On deck, the officers urged everyone to keep their sweaters and gear on, but remove their shoes before diving in the cold water.
“One of these [survivors] was the famous Gordon Selby. A legend in the submarine service for surviving the sinking of several boats during the war. Gordon once told me that his lasting memory of the sinking of Olympus was looking back at the submarine as she settled in the water and there he saw a mass of boots and shoes neatly placed in one long line on the upper deck casing. The footwear was placed there by the survivors of the initial mine explosion before they abandoned the submarine and took to the water. “ –George Malcomson, Archivist, Royal Navy Submarine Museum
Sadly, under wartime blackout, there was little light to lead the survivors to land. Just the faintest glow at the horizon hinted where Malta, the nearest shore, might be. No one knows how many men were able to escape Olympus, but by morning, nine to twelve survivors (accounts and records recall various numbers, most often 9 or 11 men) managed to stagger back onshore to an island that must have seemed determined to forever keep them.
Once informed of Olympus’s loss, HQ was highly upset-the boat’s loss was nothing to the loss of many experienced submariners.
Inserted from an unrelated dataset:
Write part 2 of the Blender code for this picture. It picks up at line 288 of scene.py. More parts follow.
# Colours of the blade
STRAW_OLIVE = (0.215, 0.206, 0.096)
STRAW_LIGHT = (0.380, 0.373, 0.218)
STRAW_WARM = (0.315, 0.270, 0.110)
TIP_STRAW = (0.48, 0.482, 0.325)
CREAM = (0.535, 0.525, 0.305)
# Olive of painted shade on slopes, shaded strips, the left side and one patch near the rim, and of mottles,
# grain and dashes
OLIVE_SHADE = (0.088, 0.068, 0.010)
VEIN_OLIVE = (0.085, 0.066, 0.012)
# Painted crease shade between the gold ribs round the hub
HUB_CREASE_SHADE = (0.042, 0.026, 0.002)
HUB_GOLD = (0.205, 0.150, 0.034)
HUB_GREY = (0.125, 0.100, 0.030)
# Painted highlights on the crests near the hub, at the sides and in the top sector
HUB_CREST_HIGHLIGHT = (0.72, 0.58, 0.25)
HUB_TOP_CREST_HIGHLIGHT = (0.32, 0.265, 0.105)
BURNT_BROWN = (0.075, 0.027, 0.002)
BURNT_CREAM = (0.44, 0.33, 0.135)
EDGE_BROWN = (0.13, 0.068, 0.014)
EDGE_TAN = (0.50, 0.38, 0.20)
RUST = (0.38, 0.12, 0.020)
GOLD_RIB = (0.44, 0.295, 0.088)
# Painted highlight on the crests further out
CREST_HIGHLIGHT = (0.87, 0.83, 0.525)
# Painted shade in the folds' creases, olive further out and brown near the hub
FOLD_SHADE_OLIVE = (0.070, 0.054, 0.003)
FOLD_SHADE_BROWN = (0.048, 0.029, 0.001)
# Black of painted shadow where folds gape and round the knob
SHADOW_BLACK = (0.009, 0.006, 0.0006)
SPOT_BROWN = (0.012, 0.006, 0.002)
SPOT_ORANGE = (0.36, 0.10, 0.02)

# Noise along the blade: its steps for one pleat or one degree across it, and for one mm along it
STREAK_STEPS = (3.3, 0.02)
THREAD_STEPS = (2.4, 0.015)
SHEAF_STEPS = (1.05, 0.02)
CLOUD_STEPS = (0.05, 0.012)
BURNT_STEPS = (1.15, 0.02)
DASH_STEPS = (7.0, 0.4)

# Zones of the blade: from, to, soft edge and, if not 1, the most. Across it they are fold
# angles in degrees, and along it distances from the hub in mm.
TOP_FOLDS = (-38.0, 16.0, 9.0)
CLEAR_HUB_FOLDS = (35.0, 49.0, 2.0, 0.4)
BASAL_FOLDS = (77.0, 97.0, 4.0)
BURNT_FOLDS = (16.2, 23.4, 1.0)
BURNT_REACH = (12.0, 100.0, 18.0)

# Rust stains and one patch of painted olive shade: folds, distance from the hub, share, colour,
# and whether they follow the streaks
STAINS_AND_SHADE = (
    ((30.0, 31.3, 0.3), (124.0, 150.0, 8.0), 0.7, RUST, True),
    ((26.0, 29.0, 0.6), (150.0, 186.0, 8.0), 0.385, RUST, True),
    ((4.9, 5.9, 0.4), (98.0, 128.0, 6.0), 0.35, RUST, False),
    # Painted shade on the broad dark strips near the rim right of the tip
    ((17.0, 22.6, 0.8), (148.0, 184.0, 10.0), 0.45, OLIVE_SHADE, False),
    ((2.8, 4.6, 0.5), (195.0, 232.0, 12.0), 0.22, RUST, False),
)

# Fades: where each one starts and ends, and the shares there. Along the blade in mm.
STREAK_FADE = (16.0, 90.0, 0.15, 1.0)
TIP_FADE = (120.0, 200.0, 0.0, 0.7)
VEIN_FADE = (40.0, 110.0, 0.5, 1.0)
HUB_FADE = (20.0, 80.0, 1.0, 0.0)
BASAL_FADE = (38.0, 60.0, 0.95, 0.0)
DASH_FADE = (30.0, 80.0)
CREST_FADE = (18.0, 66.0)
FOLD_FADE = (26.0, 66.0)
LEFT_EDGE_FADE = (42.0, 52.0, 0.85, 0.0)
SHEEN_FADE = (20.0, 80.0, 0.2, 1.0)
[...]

Due to the sheer number of passengers aboard, the Olympus’ loss of 89 men became the greatest British submarine disaster of WWII.
And so the story remained until 2008, when a side scan sonar image revealed what might be the Olympus in 115 meters (377 feet) of water. Technical divers Mark Powell and Stuart Jones of Dive-Tech in the UK together with Jonathan Thomas of Tec Deep Blue in Malta went onto the wreck and took photos, but visibility was too poor to be able to confirm identity. In 2011, a team from Aurora Trust, an American company, relocated the wreck and documented it with ROVs. These images confirmed what was suspected since 2008, the wreck was the HMS Olympus.
She sits upright, in good condition, the mine damage located mainly beneath her on her keel. Hopefully, now that her location is known, and considering her deep depth, she will be left in peace.